Five speakers were stated to have addressed attendees, and the group reportedly filed a lawsuit following the event, as it believes that all religions should be represented or none at all. The American Civil Liberties Union, the American Humanist Association, the Freedom From Religion Foundation and the Arkansas Society of Freethinkers have already filed suit to challenge the monument’s presence.
According to local television station KATV, a smattering of Christians peacefully gathered on the public sidewalk to take a stand against the Baphomet statue. Most held signs citing Scripture, including, “You shall have no other gods before Me – Exodus 20:3,” “Righteousness exalts a nation, but sin is a reproach to any people – Proverbs 14:34,” and “For God so loved the world that He gave His one and only Son, that whoever believes in Him shall not perish but have eternal life – John 3:16.”
Sen. Jason Rapert, the lawmaker who had proposed the 2015 bill for the Ten Commandments monument to be erected, said in a statement that while he upholds the right of citizens to speak their mind, he also believes the monument is entirely constitutional as is.
“The people of Arkansas have exercised their rights to place a monument on the state capitol grounds which honors the influence of the Ten Commandments as an historical and moral foundation of law,” he said. “The U.S. Supreme Court upheld this same right in 2005 for the people of Texas in Van Orden v. Perry when it held that an exact replica of the Ten Commandments monument which we have on our capitol grounds was appropriate in the state of Texas.”
“I have personally visited the Ten Commandments monuments located on the Capitol grounds of Colorado and Arizona, and I am told Missouri also has a Ten Commandments monument somewhere on their Capitol grounds,” Rapert added. “Many times I have entered the U.S. Supreme Court building in Washington, D.C. and personally taken photographs of the Ten Commandments engraved on the doors entering the court chamber and beheld Moses engraved above the chair in which the chief justice sits.”
“If the display of the Ten Commandments is appropriate for the U.S. Supreme Court and these other states, it is also appropriate for the good people of Arkansas,” he declared.

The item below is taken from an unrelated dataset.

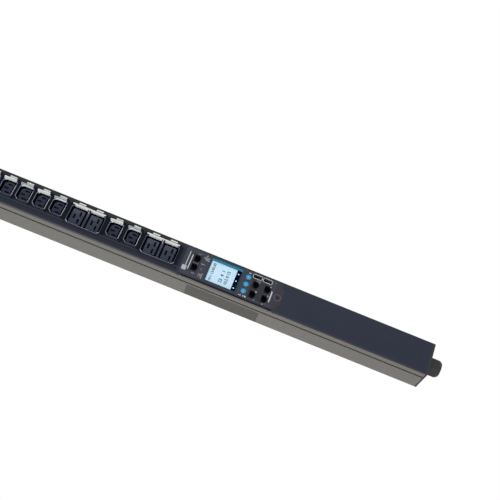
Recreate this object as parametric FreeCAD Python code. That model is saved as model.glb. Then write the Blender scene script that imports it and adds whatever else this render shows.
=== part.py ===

Rapert also expressed his opposition to the effort to erect an homage to Satan on the capitol grounds. Lawmakers have reportedly ignored The Satanic Temple’s request to propose legislation that would allow the Baphomet statue to be erected, just like the Ten Commandments.
“No matter what these extremists may claim, it will be a very cold day in hell before an offensive statue will be forced upon us to be permanently erected on the grounds of the Arkansas State Capitol,” he said. “Our Supreme Court ruled in the 2009 U.S. Supreme Court decision Pleasant Grove v. Summum that no group can force a government body to do such a thing.”
The first Ten Commandments monument had been toppled last year by a man who struggles with mental issues, who states that something inside told him to “destroy it tonight.” Supporters donated funds for a new decalogue display, which was erected in April.
As previously reported, while The Satanic Temple contends that it is a religious group, it also notes on its website that it is “non-theistic” and does not believe in Satan or the supernatural at all, but only views the devil as a metaphor and a “symbol of the eternal rebel.”
“[W]e do not promote a belief in a personal Satan,” its FAQ section explains. “To embrace the name Satan is to embrace rational inquiry removed from supernaturalism and archaic tradition-based superstitions.”
Some, therefore, consider the group as essentially an atheist effort to make a point about what it views as the government’s preference for Christianity.
The Satanic Temple had likewise called for equal representation when a Ten Commandments monument was installed outside of the capitol building in Oklahoma, raising funds to create a Baphomet statue to place on the grounds. It abandoned its demand for placement after the Oklahoma Supreme Court ruled that the decalogue display violated the state Constitution’s prohibition on using government property to support a religion.
It first unveiled the statue in Detroit, where attendees shouted “Hail Satan” as two shirtless men pulled off the cloth that covered the figure and then embraced and kissed each other in front of the image.
The group has likewise fought against an abortion waiting period law in Missouri, and launched its “After School Satan” effort to counter Good News Clubs in public schools. It has additionally sought to present invocations at city hall gatherings in opposition to the predominance of Christian prayers, and asked its followers to call Christian bakers and order a cake to honor Satan.